Available data
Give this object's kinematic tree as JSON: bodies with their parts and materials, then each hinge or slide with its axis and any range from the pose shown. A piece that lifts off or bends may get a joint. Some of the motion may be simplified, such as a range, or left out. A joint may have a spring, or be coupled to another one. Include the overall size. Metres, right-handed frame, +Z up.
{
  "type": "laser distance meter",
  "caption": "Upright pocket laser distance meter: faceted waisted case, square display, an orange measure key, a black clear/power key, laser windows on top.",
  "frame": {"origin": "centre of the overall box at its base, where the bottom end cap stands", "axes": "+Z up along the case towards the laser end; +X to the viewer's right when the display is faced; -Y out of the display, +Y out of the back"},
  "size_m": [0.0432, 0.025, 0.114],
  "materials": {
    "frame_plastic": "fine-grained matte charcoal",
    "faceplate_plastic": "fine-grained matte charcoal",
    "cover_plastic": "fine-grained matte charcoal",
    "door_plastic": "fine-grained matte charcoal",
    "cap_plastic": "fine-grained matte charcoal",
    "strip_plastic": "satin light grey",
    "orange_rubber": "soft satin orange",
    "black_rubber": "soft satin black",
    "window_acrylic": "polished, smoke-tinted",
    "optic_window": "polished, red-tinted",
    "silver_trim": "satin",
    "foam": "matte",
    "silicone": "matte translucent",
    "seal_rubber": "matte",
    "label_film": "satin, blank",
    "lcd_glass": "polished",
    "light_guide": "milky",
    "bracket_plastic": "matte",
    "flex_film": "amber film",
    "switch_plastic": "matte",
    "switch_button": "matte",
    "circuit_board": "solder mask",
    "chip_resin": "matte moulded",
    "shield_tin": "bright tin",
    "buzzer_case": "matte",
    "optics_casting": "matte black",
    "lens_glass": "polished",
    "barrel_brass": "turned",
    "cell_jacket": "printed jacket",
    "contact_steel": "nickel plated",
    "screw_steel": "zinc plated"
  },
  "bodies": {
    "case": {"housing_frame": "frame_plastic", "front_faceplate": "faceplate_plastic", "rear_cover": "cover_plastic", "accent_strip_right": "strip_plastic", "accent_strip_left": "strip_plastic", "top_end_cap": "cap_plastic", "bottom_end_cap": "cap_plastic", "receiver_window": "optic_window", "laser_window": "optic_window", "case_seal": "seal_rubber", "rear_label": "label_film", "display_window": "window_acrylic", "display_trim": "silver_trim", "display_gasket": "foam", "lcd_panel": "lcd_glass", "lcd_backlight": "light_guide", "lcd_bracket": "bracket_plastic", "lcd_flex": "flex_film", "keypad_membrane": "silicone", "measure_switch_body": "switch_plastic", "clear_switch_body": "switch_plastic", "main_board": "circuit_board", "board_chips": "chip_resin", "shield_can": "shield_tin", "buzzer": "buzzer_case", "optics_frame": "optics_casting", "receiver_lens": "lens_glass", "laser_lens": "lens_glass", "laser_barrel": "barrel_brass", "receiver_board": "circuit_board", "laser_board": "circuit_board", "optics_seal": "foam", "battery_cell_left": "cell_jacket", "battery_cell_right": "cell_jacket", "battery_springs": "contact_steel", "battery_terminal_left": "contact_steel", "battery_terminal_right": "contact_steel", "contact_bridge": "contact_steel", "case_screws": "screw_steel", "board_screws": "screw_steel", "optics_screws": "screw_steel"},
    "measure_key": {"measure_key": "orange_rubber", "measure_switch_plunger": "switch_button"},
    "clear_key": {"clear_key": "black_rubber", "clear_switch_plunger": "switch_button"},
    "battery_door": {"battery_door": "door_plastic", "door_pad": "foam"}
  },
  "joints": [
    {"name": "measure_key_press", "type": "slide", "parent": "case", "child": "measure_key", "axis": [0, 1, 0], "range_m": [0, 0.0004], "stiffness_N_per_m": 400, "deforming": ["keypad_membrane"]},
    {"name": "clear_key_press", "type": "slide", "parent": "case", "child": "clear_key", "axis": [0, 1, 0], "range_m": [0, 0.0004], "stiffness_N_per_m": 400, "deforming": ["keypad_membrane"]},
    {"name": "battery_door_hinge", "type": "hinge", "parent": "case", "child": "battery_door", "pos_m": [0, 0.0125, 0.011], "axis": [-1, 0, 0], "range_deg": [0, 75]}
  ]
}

Short exercise
Copy out the data shown above without altering anything.

Reply
Give this object's kinematic tree as JSON: bodies with their parts and materials, then each hinge or slide with its axis and any range from the pose shown. A piece that lifts off or bends may get a joint. Some of the motion may be simplified, such as a range, or left out. A joint may have a spring, or be coupled to another one. Include the overall size. Metres, right-handed frame, +Z up.
{
  "type": "laser distance meter",
  "caption": "Upright pocket laser distance meter: faceted waisted case, square display, an orange measure key, a black clear/power key, laser windows on top.",
  "frame": {"origin": "centre of the overall box at its base, where the bottom end cap stands", "axes": "+Z up along the case towards the laser end; +X to the viewer's right when the display is faced; -Y out of the display, +Y out of the back"},
  "size_m": [0.0432, 0.025, 0.114],
  "materials": {
    "frame_plastic": "fine-grained matte charcoal",
    "faceplate_plastic": "fine-grained matte charcoal",
    "cover_plastic": "fine-grained matte charcoal",
    "door_plastic": "fine-grained matte charcoal",
    "cap_plastic": "fine-grained matte charcoal",
    "strip_plastic": "satin light grey",
    "orange_rubber": "soft satin orange",
    "black_rubber": "soft satin black",
    "window_acrylic": "polished, smoke-tinted",
    "optic_window": "polished, red-tinted",
    "silver_trim": "satin",
    "foam": "matte",
    "silicone": "matte translucent",
    "seal_rubber": "matte",
    "label_film": "satin, blank",
    "lcd_glass": "polished",
    "light_guide": "milky",
    "bracket_plastic": "matte",
    "flex_film": "amber film",
    "switch_plastic": "matte",
    "switch_button": "matte",
    "circuit_board": "solder mask",
    "chip_resin": "matte moulded",
    "shield_tin": "bright tin",
    "buzzer_case": "matte",
    "optics_casting": "matte black",
    "lens_glass": "polished",
    "barrel_brass": "turned",
    "cell_jacket": "printed jacket",
    "contact_steel": "nickel plated",
    "screw_steel": "zinc plated"
  },
  "bodies": {
    "case": {"housing_frame": "frame_plastic", "front_faceplate": "faceplate_plastic", "rear_cover": "cover_plastic", "accent_strip_right": "strip_plastic", "accent_strip_left": "strip_plastic", "top_end_cap": "cap_plastic", "bottom_end_cap": "cap_plastic", "receiver_window": "optic_window", "laser_window": "optic_window", "case_seal": "seal_rubber", "rear_label": "label_film", "display_window": "window_acrylic", "display_trim": "silver_trim", "display_gasket": "foam", "lcd_panel": "lcd_glass", "lcd_backlight": "light_guide", "lcd_bracket": "bracket_plastic", "lcd_flex": "flex_film", "keypad_membrane": "silicone", "measure_switch_body": "switch_plastic", "clear_switch_body": "switch_plastic", "main_board": "circuit_board", "board_chips": "chip_resin", "shield_can": "shield_tin", "buzzer": "buzzer_case", "optics_frame": "optics_casting", "receiver_lens": "lens_glass", "laser_lens": "lens_glass", "laser_barrel": "barrel_brass", "receiver_board": "circuit_board", "laser_board": "circuit_board", "optics_seal": "foam", "battery_cell_left": "cell_jacket", "battery_cell_right": "cell_jacket", "battery_springs": "contact_steel", "battery_terminal_left": "contact_steel", "battery_terminal_right": "contact_steel", "contact_bridge": "contact_steel", "case_screws": "screw_steel", "board_screws": "screw_steel", "optics_screws": "screw_steel"},
    "measure_key": {"measure_key": "orange_rubber", "measure_switch_plunger": "switch_button"},
    "clear_key": {"clear_key": "black_rubber", "clear_switch_plunger": "switch_button"},
    "battery_door": {"battery_door": "door_plastic", "door_pad": "foam"}
  },
  "joints": [
    {"name": "measure_key_press", "type": "slide", "parent": "case", "child": "measure_key", "axis": [0, 1, 0], "range_m": [0, 0.0004], "stiffness_N_per_m": 400, "deforming": ["keypad_membrane"]},
    {"name": "clear_key_press", "type": "slide", "parent": "case", "child": "clear_key", "axis": [0, 1, 0], "range_m": [0, 0.0004], "stiffness_N_per_m": 400, "deforming": ["keypad_membrane"]},
    {"name": "battery_door_hinge", "type": "hinge", "parent": "case", "child": "battery_door", "pos_m": [0, 0.0125, 0.011], "axis": [-1, 0, 0], "range_deg": [0, 75]}
  ]
}